La tradition orale, comme transmission d’une sagesse ancestrale, est surtout promue par des artistes autochtones souhaitant réaffirmer la pertinence épistémologique et artistique de la tradition. Dans son texte, l’historienne de l’art Joëlle Dubé analyse l’œuvre du compositeur navajo Raven Chacon dans laquelle est mis en scène un récit de création navajo à propos de la nature collective de l’eau. Cette légende met en évidence une vision du monde à l’écart d’un rationalisme généré par une conception anthropocentrique. Pour ce dossier, je propose un texte dans lequel les conceptions des artistes Moridja Kitenge Banza, Kader Attia et des duos Chloé Lum et Yannick Desranleau et Geneviève et Matthieu abordent diverses mises en représentation de l’art vocal. Il est question de légendes, de culture musicale, mais aussi d’opéra dans ses aspects les plus loufoques.
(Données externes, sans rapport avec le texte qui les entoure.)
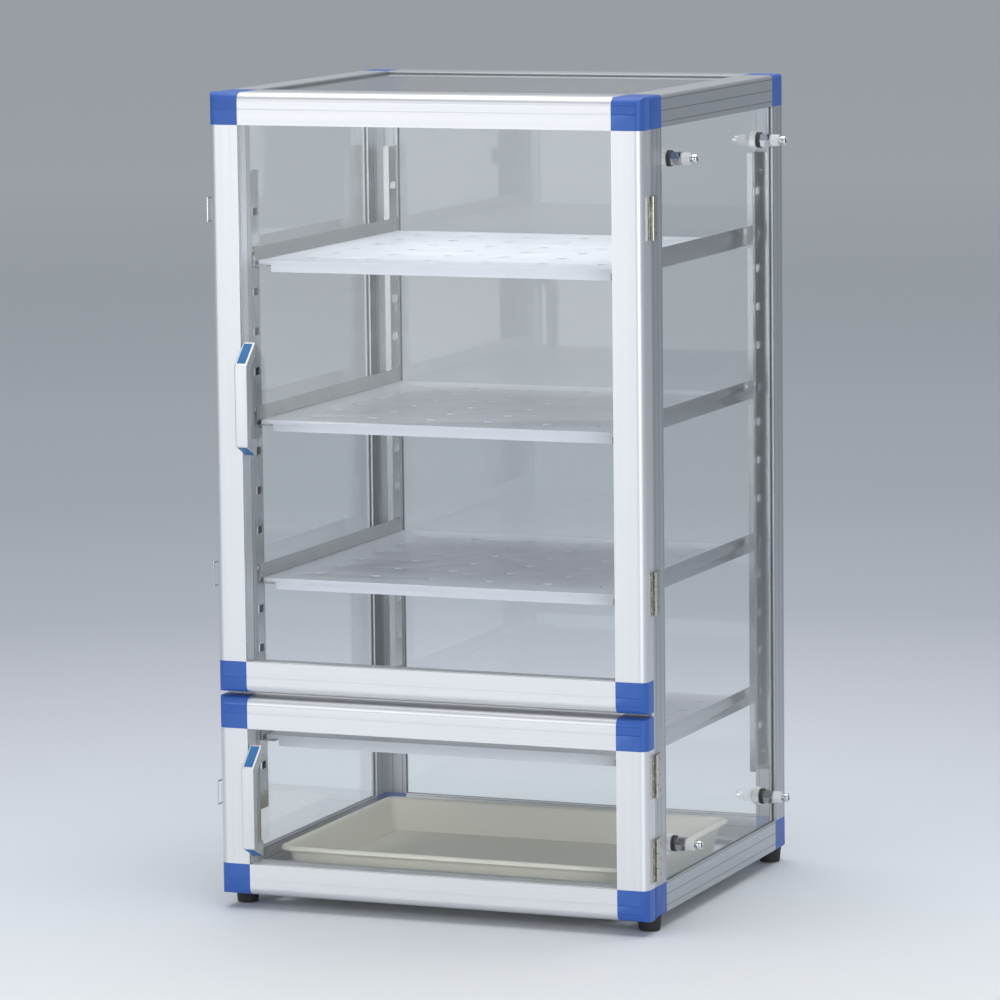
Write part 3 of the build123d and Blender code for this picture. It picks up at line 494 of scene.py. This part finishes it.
# %% Moulded finishes
# The lighter edge colour and its amount are a painted highlight along outer edges.
blue_moulding = finish(
    "blue_moulding", (0.022, 0.095, 0.40), (0.03, 0.12, 0.46), (700, 700, 700), 0.38,
    mottle=0.5, swing=0.12, bump=0.25, edge_highlight_colour=(0.12, 0.24, 0.62), edge_highlight=0.5, dust=0.04,
    specular=0.35,
)
cap_moulding = finish(
    "cap_moulding", (0.004, 0.125, 0.36), (0.01, 0.15, 0.40), (700, 700, 700), 0.34,
    mottle=0.4, swing=0.1, bump=0.15, edge_highlight_colour=(0.08, 0.26, 0.52), edge_highlight=0.4, dust=0.04,
    specular=0.35,
)
shelf_plastic = finish(
    "shelf_plastic", (0.64, 0.65, 0.71), (0.59, 0.60, 0.67), (500, 500, 500), 0.30,
    swing=0.05, bump=0.04, edge_highlight_colour=(0.9, 0.9, 0.93), edge_highlight=0.3, dust=0.08,
)
tray_plastic = finish(
    "tray_plastic", (0.82, 0.79, 0.68), (0.74, 0.71, 0.60), (420, 420, 420), 0.42,
    mottle=0.5, bump=0.2, edge_highlight_colour=(0.84, 0.82, 0.72), edge_highlight=0.4, dust=0.15,
)
white_moulding = finish(
    "white_moulding", (0.80, 0.80, 0.80), (0.74, 0.74, 0.74), (500, 500, 500), 0.35,
    bump=0.1, dust=0.08,
)
print("moulded finishes 5")

# %% Rubber and clear finishes
# The lighter edge colour and its amount are a painted highlight along outer edges.
black_rubber = finish(
    "black_rubber", (0.012, 0.012, 0.013), (0.03, 0.03, 0.03), (350, 350, 350), 0.62,
    mottle=0.6, bump=0.4, edge_highlight_colour=(0.06, 0.06, 0.06), edge_highlight=0.6, dust=0.25,
)
grey_rubber = finish(
    "grey_rubber", (0.20, 0.21, 0.22), (0.26, 0.27, 0.28), (350, 350, 350), 0.55,
    mottle=0.5, bump=0.3, dust=0.15,
)
clear_panel = clear_sheet("clear_panel", 0.03, 1.49)
door_glass = clear_sheet("door_glass", 0.02, 1.5)
print("materials", len(bpy.data.materials))

# %% [markdown]
# ## Softened edges
# Extrusions and mouldings have small rounded edges, and those edges catch the light. Each such
# CAD node is copied, its loose triangles are merged and its flat faces joined, and a narrow bevel
# rounds what is left. The copy replaces the node and rides on the same body.

# %% Softened edges
BEVEL_ANGLE = math.radians(32)
BEVEL_SEGMENTS = 2
SMOOTH_ANGLE = math.radians(34)
FLAT_ANGLE = math.radians(20)
JOIN_ANGLE = math.radians(0.5)
MERGE_DISTANCE = 0.000002


def only(piece):
    bpy.ops.object.select_all(action="DESELECT")
    piece.select_set(True)
    bpy.context.view_layer.objects.active = piece


def attach(piece, material, body, slot, *replaced):
    piece.data.materials.clear()
    piece.data.materials.append(material)
    if replaced:
        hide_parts(*replaced)
    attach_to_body(piece, body)


def softened(name, width, material):
    piece = bpy.data.objects.new(f"{name}_finished", frame["nodes"][name].data.copy())
    bpy.context.collection.objects.link(piece)
    only(piece)
    bpy.ops.object.mode_set(mode="EDIT")
    bpy.ops.mesh.select_all(action="SELECT")
    bpy.ops.mesh.remove_doubles(threshold=MERGE_DISTANCE)
    bpy.ops.mesh.dissolve_limited(angle_limit=JOIN_ANGLE)
    bpy.ops.object.mode_set(mode="OBJECT")
    bevel = piece.modifiers.new("bevel", "BEVEL")
    bevel.width = width
    bevel.segments = BEVEL_SEGMENTS
    bevel.limit_method = "ANGLE"
    bevel.angle_limit = BEVEL_ANGLE
    bpy.ops.object.modifier_apply(modifier="bevel")
    bpy.ops.object.shade_smooth_by_angle(angle=FLAT_ANGLE)
    attach(piece, material, body_of_node[name], slot_of_node[name], name)


print("edge softening ready")

# %% [markdown]
# Each kind of piece has its own edge: a wide one on mouldings, a narrow one on sheet metal, and
# the narrowest on the door bars, whose fine grooves have to stay sharp. Widths are in metres.

# %% Softened pieces
MOULDED, NUT, EXTRUDED = 0.0006, 0.0004, 0.0003
SHEET, LEAF, DOOR_BAR = 0.0002, 0.00015, 0.00012
DOORS = ("upper_door", "lower_door")
soft_nodes = {
    "front_posts": (EXTRUDED, lined_painted_reflection_upright), "rear_posts": (EXTRUDED, lined_painted_reflection_upright),
    "top_rails": (EXTRUDED, lined_painted_reflection_level), "bottom_rails": (EXTRUDED, lined_painted_reflection_level),
    "middle_rail": (EXTRUDED, satin_level), "body_corner_blocks": (MOULDED, blue_moulding),
    "shelf_pillars": (SHEET, bright_steel), "left_brackets": (SHEET, level_steel),
    "right_brackets": (SHEET, level_steel),
    "latch_bases": (SHEET, chrome_plate),
}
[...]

Enfin, nous avons demandé à l’artiste Alexandre St-Onge de présenter ses réflexions sur la fonction de la voix au sein de ses projets performatifs, principalement celui intitulé A.A.G.G.’s HALLUCINATION de A.A.G.G.
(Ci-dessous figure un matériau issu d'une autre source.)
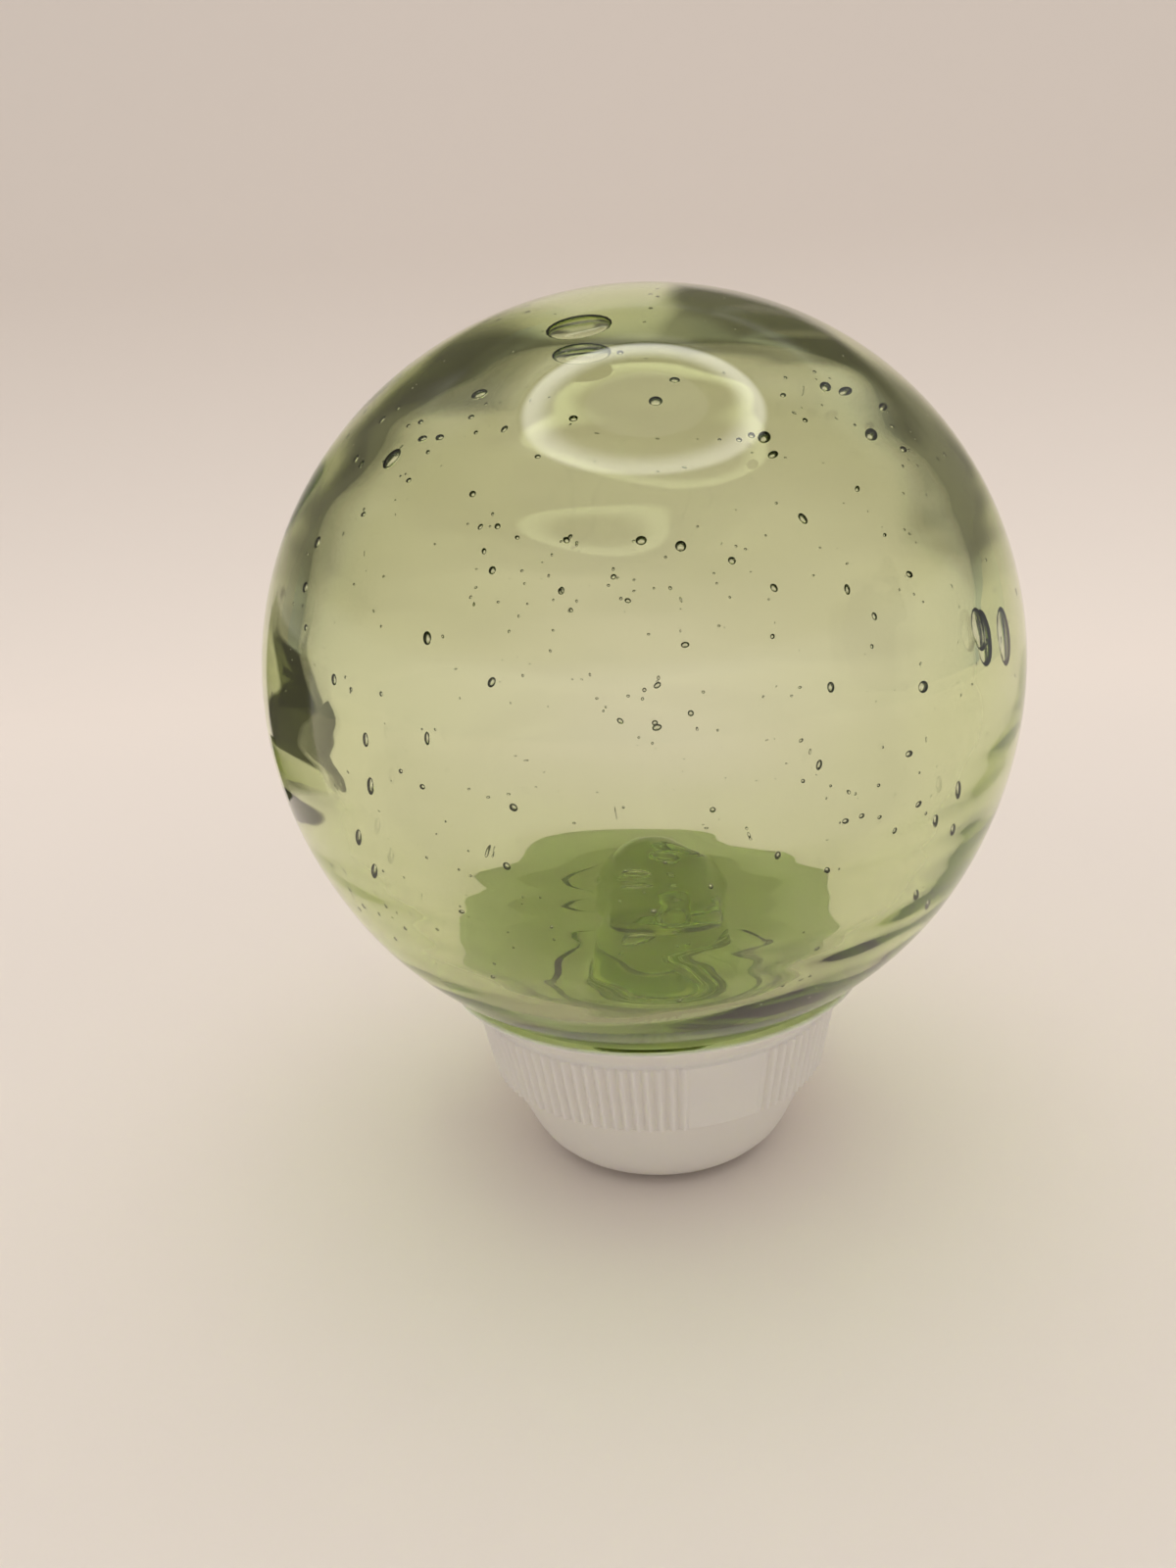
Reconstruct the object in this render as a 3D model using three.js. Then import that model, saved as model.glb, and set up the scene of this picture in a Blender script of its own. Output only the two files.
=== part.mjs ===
// A hand-blown glass float ball standing in an upturned ribbed screw cap.
// Millimetres, +Z up. The cap's foot is on z = 0 and its axis is the Z axis; the front faces -Y.
import * as THREE from 'three';

// ---- glass float -------------------------------------------------------------------------
const BALL_R = 32;            // radius of a 64 mm (two and a half inch) float
const BALL_Z = 44.25;         // height of the ball's centre above the floor
const BALL_SEGS = 60;         // facets round the axis
const BALL_STEP = 6;          // degrees from one row of facets to the next, from the top to the seal
const TALL = 0.0035;          // how much the ball is drawn out up and down, as a share of its radius
const LOBE = 0.0055;          // three soft corners left by the blowing, as a share of the radius
const LOBE_AT = 40;           // direction of one soft corner, degrees up from +X seen from the front
const CALM = [-0.72, -0.35];  // true below the first height (share of radius), uneven above the second
const SEAL_R = 11;            // radius of the seal button under the ball
const SEAL_PROUD = 1.1;       // how far the button stands proud of the ball
const SEAL_EDGE = 1.6;        // width of the button's rounded edge
const SEAL_ROWS = [168, 174]; // rows of facets on the button, degrees down from the top

// ---- screw cap ---------------------------------------------------------------------------
const FOOT_R = 7.1;           // flat the cap stands on
const CORNER = 3.9;           // radius of the corner between the flat and the crown's side
const CROWN_R = 14.75;        // crown's side at the shoulder under the ribs
const CROWN_FLARE = 0.46;     // widening of the crown's side, mm per mm of height
const SHOULDER_Z = 8.3;       // height of the shoulder
const RIB_Z = [8.6, 14.9];    // height of the ribs' lower and upper ends
const RIB_CREST = [15.6, 16.9];    // radius over the ribs, lower and upper end
const RIB_DEPTH = 0.55;       // height of a rib above its groove
const RIBS = 100;             // places for a rib round the cap
const PLAIN = [8, 32];        // smooth window in the ribs, degrees round from the front towards +X
const PLAIN_SINK = 0.2;       // how far the smooth window lies under the ribs' crests
const LEDGE = [16.4, 15.3];   // radius and height of the root of the plain rim above the ribs
const LIP_OUT = [19.15, 17.9];    // outer edge of the mouth
const LIP_TOP = [18.6, 17.7];     // top of the lip, sloped to follow the ball
const LIP_IN = [18.0, 17.3];      // inner edge of the mouth, where the ball rests
const INSIDE = [[15.4, 14.5], [13.4, 8.1], [11.1, 2.9], [8.4, 1.4]];   // hollow's radii and heights

const GLASS = { color: 0x8ea070, roughness: 0.05, metalness: 0 };
const PLASTIC = { color: 0xe9e7e2, roughness: 0.45, metalness: 0 };

const rad = (deg) => deg * Math.PI / 180;
const ease = (a, b, t) => THREE.MathUtils.smoothstep(t, a, b);

// Distance from the ball's centre to its skin along a unit direction.
function skin(u) {
  const round = Math.atan2(u.z, u.x);
  const uneven = TALL * (1.5 * u.z * u.z - 0.5)
    + LOBE * Math.cos(3 * (round - rad(LOBE_AT))) * (1 - u.y * u.y);
  const side = BALL_R * Math.hypot(u.x, u.y);
  const button = u.z < 0 ? SEAL_PROUD * (1 - ease(SEAL_R - SEAL_EDGE, SEAL_R, side)) : 0;
  return BALL_R * (1 + uneven * ease(CALM[0], CALM[1], u.z)) + button;
}

// A turned sphere with two rows of facets on the edge of the seal button, then moved out to the skin.
function glassFloat() {
  const edge = [SEAL_R, SEAL_R - SEAL_EDGE].map((r) => 180 - Math.asin(r / BALL_R) / rad(1));
  const even = [];
  for (let down = BALL_STEP; down < edge[0] - BALL_STEP / 2; down += BALL_STEP) even.push(down);
  const rows = [...even, ...edge, ...SEAL_ROWS].reverse();
  const side = rows.map((down) => new THREE.Vector2(Math.sin(rad(down)), Math.cos(rad(down))));
  const profile = [new THREE.Vector2(0, -1), ...side, new THREE.Vector2(0, 1)];
  const g = new THREE.LatheGeometry(profile, BALL_SEGS);
  g.rotateX(Math.PI / 2);
  const p = g.attributes.position;
  const u = new THREE.Vector3();
  for (let i = 0; i < p.count; i += 1) {
    u.fromBufferAttribute(p, i).normalize();
    u.multiplyScalar(skin(u));
    p.setXYZ(i, u.x, u.y, u.z + BALL_Z);
  }
  return g;
}

// Side of the crown from the flat foot, round the corner, to the shoulder.
function crownProfile() {
  const at = (z) => CROWN_R + CROWN_FLARE * (z - SHOULDER_Z) - CORNER
    + Math.sqrt(CORNER ** 2 - Math.max(CORNER - z, 0) ** 2);
  const heights = [1.0, 2.3, CORNER, SHOULDER_Z];
  return [[FOOT_R, 0], ...heights.map((z) => [at(z), z])];
}

// The cap is turned about its axis; then the two rows of the ribbed band are moved in and out.
function standCap() {
  const outside = [...crownProfile(), [RIB_CREST[0], RIB_Z[0]], [RIB_CREST[1], RIB_Z[1]],
    LEDGE, LIP_OUT, LIP_TOP, LIP_IN];
  const profile = [[0, 0], ...outside, ...INSIDE, [0, INSIDE.at(-1)[1]]];
  const g = new THREE.LatheGeometry(profile.map(([r, z]) => new THREE.Vector2(r, z)), 2 * RIBS);
  g.rotateX(Math.PI / 2);
  const p = g.attributes.position;
  for (let i = 0; i < p.count; i += 1) {
    const x = p.getX(i);
    const y = p.getY(i);
    const z = p.getZ(i);
    const row = RIB_Z.findIndex((h) => Math.abs(h - z) < 1e-3);
    if (row < 0) continue;
    const turn = Math.atan2(x, -y);
    const slot = Math.round(turn / rad(180 / RIBS));
    const inWindow = turn > rad(PLAIN[0]) && turn < rad(PLAIN[1]);
    const sink = inWindow ? PLAIN_SINK : RIB_DEPTH * Math.abs(slot % 2);
    const s = (RIB_CREST[row] - sink) / Math.hypot(x, y);
    p.setXY(i, x * s, y * s);
  }
  return g;
}

function piece(name, geometry, look) {
  const mesh = new THREE.Mesh(geometry, new THREE.MeshStandardMaterial(look));
  mesh.name = name;
  return mesh;
}

const part = new THREE.Group();
part.name = 'glass_float_ball';
part.add(piece('stand_cap', standCap(), PLASTIC));
part.add(piece('glass_float', glassFloat(), GLASS));

export default part;
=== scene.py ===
"""Looks of a small hand-blown glass float standing in an upturned ribbed screw cap."""

import math

import bmesh
import bpy
import numpy as np
from mathutils import Matrix, Vector


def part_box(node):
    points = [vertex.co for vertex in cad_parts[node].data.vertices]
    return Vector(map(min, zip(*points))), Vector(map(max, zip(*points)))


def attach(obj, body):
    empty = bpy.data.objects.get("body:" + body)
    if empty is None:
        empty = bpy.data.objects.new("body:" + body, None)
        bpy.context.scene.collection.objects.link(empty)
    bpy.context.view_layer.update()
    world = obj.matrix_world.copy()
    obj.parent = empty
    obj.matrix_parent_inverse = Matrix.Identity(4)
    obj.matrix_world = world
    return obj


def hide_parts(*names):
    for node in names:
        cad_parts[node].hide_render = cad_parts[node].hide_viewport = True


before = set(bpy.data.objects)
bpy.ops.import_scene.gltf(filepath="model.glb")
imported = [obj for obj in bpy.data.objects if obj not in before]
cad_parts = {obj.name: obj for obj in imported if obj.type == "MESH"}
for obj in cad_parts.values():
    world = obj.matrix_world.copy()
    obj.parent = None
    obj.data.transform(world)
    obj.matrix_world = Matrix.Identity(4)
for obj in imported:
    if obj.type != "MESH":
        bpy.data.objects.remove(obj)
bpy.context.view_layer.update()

MM = 0.001
RNG = np.random.default_rng(64)

# ---- outer skin of the float, as on the solid (mm) ----------------------------------------------
BALL_R = 32.0
TALL = 0.0035            # drawn out up and down, share of the radius
LOBE = 0.0055            # three soft corners left by the blowing, share of the radius
LOBE_AT = 40.0           # direction of one soft corner, degrees up from +X seen from the front
CALM = (-0.72, -0.35)    # true below the first height (share of the radius), uneven above the second
TOP_UNEVEN = TALL + LOBE * math.cos(math.radians(3 * (90 - LOBE_AT)))
BALL_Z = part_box("glass_float")[1][2] / MM - BALL_R * (1 + TOP_UNEVEN)
SKIN_TRIM = 0.03         # keeps the fine skin inside the faceted one
SEAL_R = 11.0            # seal button melted on under the ball
SEAL_PROUD = 1.1
SEAL_EDGE = 1.0          # width of the button's rounded edge
SEAL_RIM = ((0.5, 3, 1.0), (0.35, 5, 0.0))   # out of round: mm, lobes, phase
SKIN_COLUMNS = 200
SKIN_ROWS = (70, 54)     # rows over the ball and round the seal
SKIN_SEAM = -60          # elevation where the finer rows begin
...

Parallèlement à ce dossier, nous publions, dans la section « Événement », deux textes : celui de Didier Morelli concernant la première édition de Af-Flux : biennale transnationale noire (Montréal) et celui de Joan Grandjean sur la 17e édition de la Biennale de l’Image en Mouvement (Genève). De plus, comme il se doit, la section « Comptes rendus » comprend, dans cette édition, onze textes portant sur des expositions récentes présentées au Québec, au Canada, mais aussi en Europe. Enfin, la revue ESPACE est toujours heureuse de faire découvrir, dans ses sections « Livres » et « Ouvrages reçus », des ouvrages récents ayant retenu notre attention.

André-Louis Paré


1 Walter Benjamin, « Le conteur. Réflexion sur l’œuvre de Nicolas Leskov », Œuvres III, Paris, Gallimard, coll. Folio essais, 2000, p. 114-151.
2 Walter Benjamin, Œuvres III, op cit., p. 67-113.